No prédio mais alto, ou seja, na igreja, posicionam-se Moisés
Lauriano, Joaquim Estevão, José Teotônio e Luís Rodrigues. Este último dá o
grito de aviso, alarmando para os companheiros que tinha notado sombras humanas
mexendo-se coladas as paredes das casas. O subdelegado dá a ordem e o tiroteio
torna-se cerrado. Lampião, nem de longe, esperava uma reação daquelas naquele
simples Vilarejo. Recua, não tem como entrar por aquela rua escolhida antes. O
fator surpresa foi por água abaixo. Usando de uotra tática sua, Lampião ordena
seus comandados a gritarem, ulularem, xingarem e ameaçarem, principalmente os
familiares dos defensores. Ao mesmo tempo passa a ordem para que fosse feito
uma nova investida pelo lado oposto daquele que se fizera o primeiro.
Aqueles que foram colocados no telhado da igreja, tem uma ótima visão de todo o
lugar. E ao verem a nova investida, disparam na mesma direção, ponto um
obstáculo no ataque novamente.
No pouco tempo que teve para organizar a defesa, o subdelegado teve a brilhante
ideia de fazer umas 'ronqueiras' - “Cano de ferro, preso a uma tora de madeira
e cheio de pólvora, o qual produz grande detonação quando se lhe inflama a
escorva”(dicionário Aurélio) - quando a ronqueira era disparada, dentro da
igreja, dando um sentido de uma explosão muito grande, começaram os cangaceiros
a pensarem que estariam, os defensores, munidos de canhões.

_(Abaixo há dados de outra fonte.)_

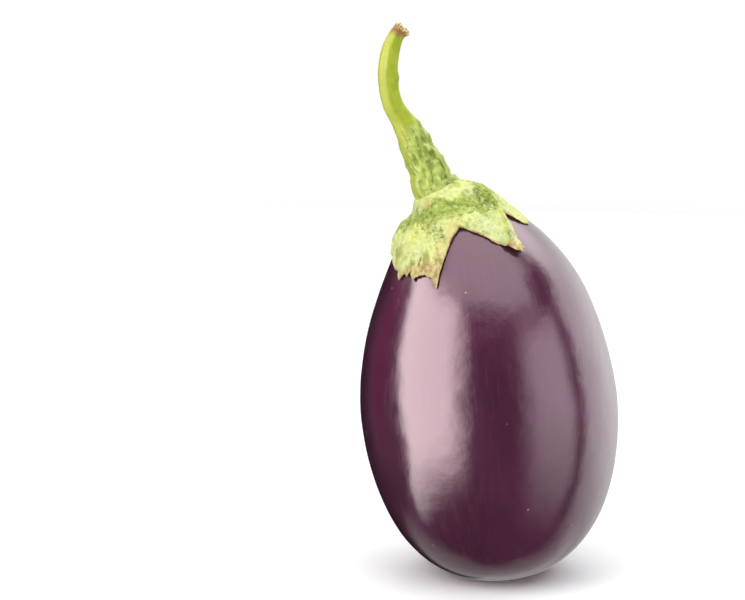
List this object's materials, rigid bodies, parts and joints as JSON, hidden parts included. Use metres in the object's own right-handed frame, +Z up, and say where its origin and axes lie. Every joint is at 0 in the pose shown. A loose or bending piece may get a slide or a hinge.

Ficaram
zinguezaguiando feito baratas tontas diante de tão grandes explosões.
Lampião esbraveja ordens de ataque aos cabras e os mesmo seguem com receio do
que realmente teriam que enfrentarem. dentro da igreja, um dos defensores larga
o rifle e continua a carregar, e recarregar, sucessivamente as ronqueiras. Os
cangaceiros estancam, não conseguem nada verem pela densa fumaça e os estrondos
continuam...
Alucinado de raiva, Virgolino ordena que atei-se mais fogo nas casas e roçados
de plantações. Furioso, faz uma última tentativa, mas, o bom senso lhe avisa
que é melhor uma retirada. Pega seu apito, soprando os toques de retirada,
ordena a cabroeira a retirar-se.
Naquele ínterim, uma sombra movimenta-se, sorrateiramente, pelas sombras. É um
dos civis que defendem a Vila. No entanto, não há como saber quem seja...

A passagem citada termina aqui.